**Collected data**:
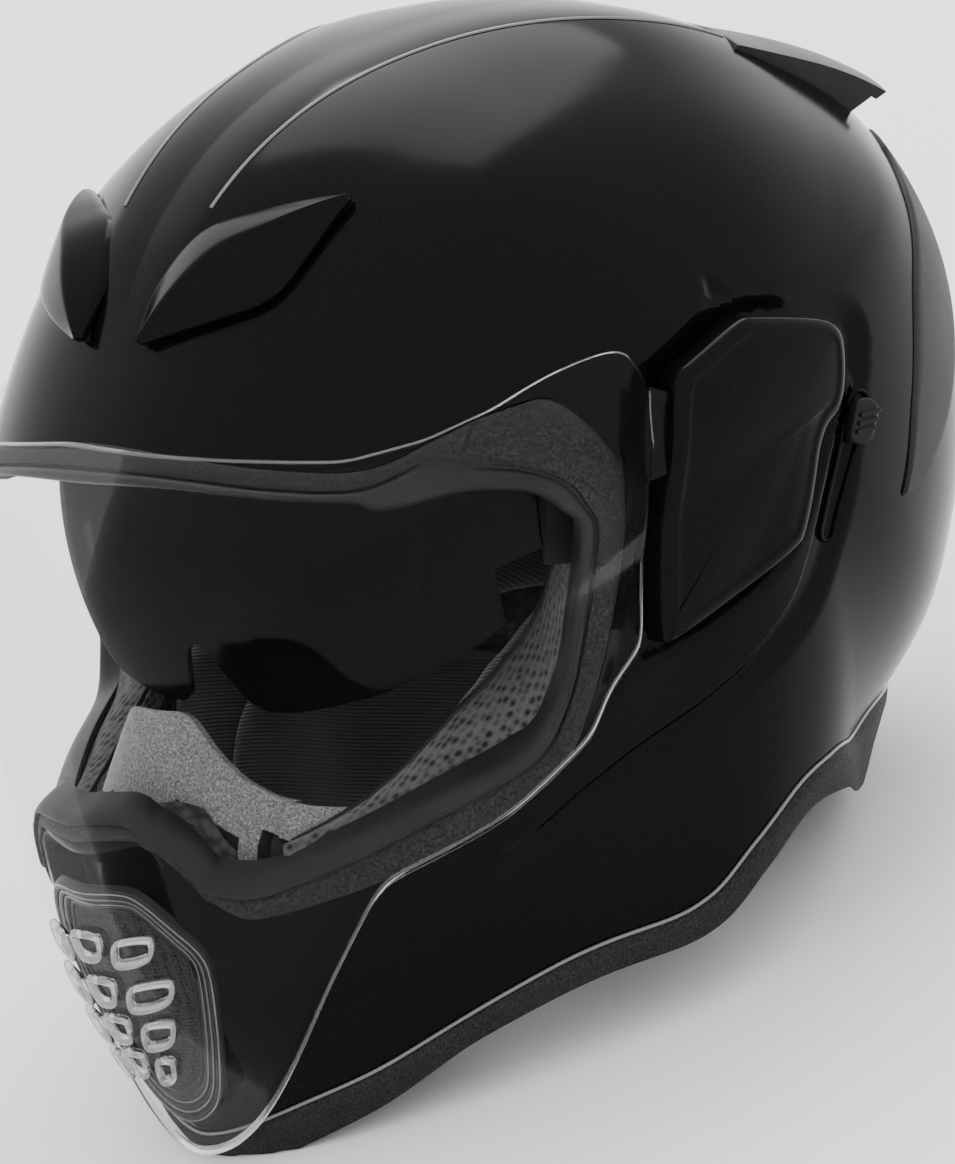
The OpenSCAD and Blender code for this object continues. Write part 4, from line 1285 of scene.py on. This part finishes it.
# ---------------------------------------------------------------- carried-over CAD nodes
CARRIED = {
    "eps_liner": FOAM, "chin_foam": FOAM, "chin_vent_shutter": SATIN,
    "pivot_base_left": DULL, "pivot_base_right": DULL, "shield_arm_left": GLOSS, "shield_arm_right": GLOSS,
    "sun_arm_left": SATIN, "sun_arm_right": SATIN, "sun_bracket_left": DULL, "sun_bracket_right": DULL,
    "vent_base_left": SATIN, "vent_base_right": SATIN,
    "strap_anchors": STEEL, "d_ring_outer": STEEL, "d_ring_inner": STEEL,
}
for name, mat in CARRIED.items():
    node = NODES[name]
    node.data.materials.clear()
    node.data.materials.append(mat)


def build_strap(tag, side):
    """Woven strap: the same run as its solid, with bevelled selvedges."""
    node = "strap_" + tag
    o = cad_copy(node + "_webbing", node)
    b = o.modifiers.new("edge", "BEVEL")
    b.width = 0.0005
    b.segments = 2
    apply_all(o)
    o.data.materials.append(WEB)
    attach(o, "helmet")
    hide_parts(node)


sides_of(build_strap)

# ---------------------------------------------------------------- stage, light and camera
floor_m, floor_t, floor_b = material("pale_floor", Roughness=0.9, Specular_IOR_Level=0.1)
floor_n = put(floor_t, "ShaderNodeTexNoise", place(floor_t), Scale=1.4, Detail=3.0)
floor_t.links.new(ramp(floor_t, floor_n.outputs["Fac"], [(0.3, 0.86), (0.7, 0.88)]), floor_b.inputs["Base Color"])
floor_me = bpy.data.meshes.new("floor")
F = 9.0
floor_me.from_pydata([(-F, -F, 0), (F, -F, 0), (F, F, 0), (-F, F, 0)], [], [(0, 1, 2, 3)])
floor_me.materials.append(floor_m)
floor = bpy.data.objects.new("floor", floor_me)
floor.location.z = -0.0004
bpy.context.scene.collection.objects.link(floor)

world = bpy.data.worlds.new("studio")
bpy.context.scene.world = world
world.use_nodes = True
bg = world.node_tree.nodes["Background"]
bg.inputs["Color"].default_value = (1, 1, 1, 1)
bg.inputs["Strength"].default_value = 2.0

TILT_M = Matrix.Rotation(-TILT, 3, "X")


def softbox(name, away, size, power, aim_at=(0, 0, 0.13)):
    """An area light, placed in the row frame and turned to the helmet."""
    l = bpy.data.lights.new(name, "AREA")
    l.shape = "RECTANGLE"
    l.size, l.size_y = size
    l.energy = power
    o = bpy.data.objects.new(name, l)
    bpy.context.scene.collection.objects.link(o)
    o.location = away
    o.rotation_mode = "QUATERNION"
    o.rotation_quaternion = (Vector(aim_at) - Vector(away)).to_track_quat("-Z", "Y")
    return o


softbox("top", (-0.5, 0.9, 1.6), (1.2, 1.2), 26)

AZ, EL = math.radians(46.84), math.radians(5.29)
AWAY = Vector((math.sin(AZ) * math.cos(EL), -math.cos(AZ) * math.cos(EL), math.sin(EL)))
RIGHT = Vector((math.cos(AZ), math.sin(AZ), 0))
UP = AWAY.cross(RIGHT)
TARGET = Vector((0, -5.5, -59.3))
DISTANCE = 1500.0
cam_data = bpy.data.cameras.new("camera")
cam_data.sensor_width = 36.0
cam_data.lens = 157.7
cam = bpy.data.objects.new("camera", cam_data)
bpy.context.scene.collection.objects.link(cam)
bpy.context.scene.camera = cam
axes = Matrix((TILT_M @ RIGHT, TILT_M @ UP, TILT_M @ AWAY)).transposed()
cam.rotation_mode = "QUATERNION"
cam.rotation_quaternion = axes.to_quaternion()
cam.location = Vector(stand(np.array(TARGET + AWAY * DISTANCE)))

**Given instruction**: Extract, from the material above, each line holding the word "scene".

**Worked answer**:
The OpenSCAD and Blender code for this object continues. Write part 4, from line 1285 of scene.py on. This part finishes it.
bpy.context.scene.collection.objects.link(floor)
bpy.context.scene.world = world
    bpy.context.scene.collection.objects.link(o)
bpy.context.scene.collection.objects.link(cam)
bpy.context.scene.camera = cam